A imprensa, sobretudo a Folha, teve papel decisivo nas Diretas Já. O jornal encampou a proposta quando ela ainda engatinhava, pouco antes do comício do Pacaembu.
Cobrou empenho dos políticos quando identificava apatia cívica, apontou a complacência de lideranças que colocavam interesses pessoais acima dos da nação, salientou a importância do suprapartidarismo nos palanques, ouviu e deu destaque a personalidades que apoiavam a causa, estimulou uma cobertura jornalística que, mais do que noticiar, enaltecia os avanços da campanha. Não à toa a Folha foi chamada de "o Jornal das Diretas".
Outros veículos demoraram para aderir ao movimento, e muitos só o fizeram quando passou a ser impossível ignorar a voz cada vez mais audível das ruas. Não que a imprensa fosse em peso a favor da continuação da ditadura. A questão é que não acreditava que o caminho para a democracia passasse pelas Diretas Já.
O argumento mais consistente era o de que, ao afrontar os militares, a campanha poderia ter efeito contrário, revertendo o lento processo de abertura política que, desde os anos 1970, vinha sendo administrado pelo governo, com avanços e recuos. Além disso, a imprensa duvidava que a emenda fosse aprovada pelo Congresso, onde os governistas estavam super-representados, em parte devido à série de casuísmos que haviam favorecido os candidatos da situação nos anos anteriores.
A TV Globo, por exemplo, ignorou vários comícios e apresentou o da praça da Sé como um show de música por ocasião do aniversário de São Paulo. Mais tarde, no megacomício da Candelária, do Rio, redimiu-se, colocando toda sua estrutura a serviço de uma vibrante cobertura ao vivo. Ao longo da campanha, sob pressão constante do governo, oscilou entre o entusiasmo e a prudência.
A mídia só se manifestaria em uníssono quando o governo impôs um cerco militar a Brasília e censurou o noticiário das rádios e TVs às vésperas da votação da emenda no Congresso. O objetivo era blindar os parlamentares que votassem contra o projeto, evitando sua exposição junto ao eleitorado.
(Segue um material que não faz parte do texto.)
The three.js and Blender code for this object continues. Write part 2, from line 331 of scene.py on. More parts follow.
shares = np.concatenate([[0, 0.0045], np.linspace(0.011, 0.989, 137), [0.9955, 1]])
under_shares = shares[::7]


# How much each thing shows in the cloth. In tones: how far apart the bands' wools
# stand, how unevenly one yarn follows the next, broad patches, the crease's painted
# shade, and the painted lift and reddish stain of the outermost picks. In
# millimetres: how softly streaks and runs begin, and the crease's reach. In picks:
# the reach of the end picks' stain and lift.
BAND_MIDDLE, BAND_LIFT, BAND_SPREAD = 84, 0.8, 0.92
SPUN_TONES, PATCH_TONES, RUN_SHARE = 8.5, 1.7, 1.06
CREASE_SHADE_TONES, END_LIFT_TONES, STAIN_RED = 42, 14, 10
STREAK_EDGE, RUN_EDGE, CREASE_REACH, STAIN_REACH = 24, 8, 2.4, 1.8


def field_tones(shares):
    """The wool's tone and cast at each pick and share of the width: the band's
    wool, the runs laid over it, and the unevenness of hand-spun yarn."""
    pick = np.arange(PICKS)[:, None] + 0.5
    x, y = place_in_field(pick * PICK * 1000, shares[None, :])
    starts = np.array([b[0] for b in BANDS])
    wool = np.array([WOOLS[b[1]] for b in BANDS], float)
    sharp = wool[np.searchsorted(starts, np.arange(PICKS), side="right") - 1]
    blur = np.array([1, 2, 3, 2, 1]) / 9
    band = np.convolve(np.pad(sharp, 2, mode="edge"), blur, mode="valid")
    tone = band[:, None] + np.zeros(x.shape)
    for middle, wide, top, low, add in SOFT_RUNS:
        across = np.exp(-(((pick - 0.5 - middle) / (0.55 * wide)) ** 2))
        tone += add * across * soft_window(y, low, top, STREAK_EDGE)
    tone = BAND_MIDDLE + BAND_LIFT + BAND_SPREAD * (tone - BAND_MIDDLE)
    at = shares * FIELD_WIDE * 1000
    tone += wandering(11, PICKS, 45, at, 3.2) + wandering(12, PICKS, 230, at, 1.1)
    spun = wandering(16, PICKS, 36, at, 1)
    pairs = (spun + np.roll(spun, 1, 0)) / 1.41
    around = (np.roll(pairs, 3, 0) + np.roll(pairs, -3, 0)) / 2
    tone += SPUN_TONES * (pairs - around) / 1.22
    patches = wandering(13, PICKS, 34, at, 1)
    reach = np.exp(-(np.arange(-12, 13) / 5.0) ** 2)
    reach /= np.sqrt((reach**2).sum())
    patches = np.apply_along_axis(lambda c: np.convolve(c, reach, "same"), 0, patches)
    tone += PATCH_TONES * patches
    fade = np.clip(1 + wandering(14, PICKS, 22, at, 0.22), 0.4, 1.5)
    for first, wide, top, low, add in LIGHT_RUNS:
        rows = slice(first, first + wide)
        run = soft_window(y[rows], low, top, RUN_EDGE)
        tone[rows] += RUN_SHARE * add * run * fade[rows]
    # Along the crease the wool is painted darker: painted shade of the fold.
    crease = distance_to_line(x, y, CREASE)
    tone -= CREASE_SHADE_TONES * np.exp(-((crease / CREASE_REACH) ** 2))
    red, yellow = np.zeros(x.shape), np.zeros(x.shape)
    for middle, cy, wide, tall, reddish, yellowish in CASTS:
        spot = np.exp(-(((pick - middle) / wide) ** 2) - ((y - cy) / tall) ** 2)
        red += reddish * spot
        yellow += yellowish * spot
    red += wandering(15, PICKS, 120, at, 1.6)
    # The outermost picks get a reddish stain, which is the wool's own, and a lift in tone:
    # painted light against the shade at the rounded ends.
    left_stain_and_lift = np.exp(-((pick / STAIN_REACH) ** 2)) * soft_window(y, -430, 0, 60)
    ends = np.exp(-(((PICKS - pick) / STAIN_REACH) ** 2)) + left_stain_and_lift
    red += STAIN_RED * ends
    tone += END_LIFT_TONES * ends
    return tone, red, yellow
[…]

Nos veículos impressos, que continuaram livres para informar e opinar, a iniciativa do governo foi recebida com duras críticas. Nos de mídia eletrônica, obrigados a se submeter ao controle oficial sob pena de serem tirados do ar, informações cifradas e mensagens subliminares, como o uso de gravatas amarelas pelos apresentadores, marcavam a posição editorial.
Como o ceticismo não chegou a superar a esperança, a derrota das Diretas frustrou a nação, até porque o placar foi relativamente apertado. Apesar de ter contabilizado 298 votos a favor —inclusive de 55 parlamentares do PDS, o partido governista – a emenda Dante de Oliveira não obteve a maioria qualificada de dois terços, exigida para mudanças na Constituição.
Votaram contra a proposta 65 deputados, e 113 se ausentaram. Houve ainda três abstenções. Faltaram 22 votos para a vitória. Rejeitada pela Câmara, a emenda não precisou ser enviada ao Senado. Entre os deputados que votaram "não", mais de dois terços (67%) não se reelegeram, em comparação ao índice de 50% entre os que votaram "sim".
A história das Diretas só não termina aí porque o capital eleitoral acumulado nas praças lotadas viabilizou, nos meses seguintes, uma candidatura de oposição, a de Tancredo Neves, que fez prevalecer a eficiência de seu jogo político, que agradava à população sem desagradar aos generais.
O arranjo incluiu a formação da chapa com um vice egresso do partido governista e que fizera carreira à sombra dos militares, José Sarney. Tancredo se elegeu em 15 de janeiro de 1985 com folga. Recebeu 480 votos, contra 180 dados ao seu adversário, o polêmico Paulo Maluf, cuja insistência em concorrer abrira caminho para o êxito do mineiro.
Tancredo, como se sabe, não teve tempo de vestir a faixa presidencial. Internado horas antes do que deveria ser a sua posse, morreu semanas mais tarde, em 21 de abril de 1985, quase um ano depois da derrota das Diretas. Embora eleito por um Colégio Eleitoral restrito, carregava o prestígio de ter feito campanha nos palanques e tinha a aura de mártir da democracia. Para a sociedade civil, era a segunda frustração seguida.
Se a redemocratização teve um início torto, no entanto, o espírito remanescente das Diretas se encarregou de conduzir o país à Constituição de 1988, que, além de contemplar demandas sociais até então ignoradas, resiste como anteparo a ameaças antidemocráticas, como a invasão e a depredação das sedes dos três Poderes em Brasília, em 8 de janeiro.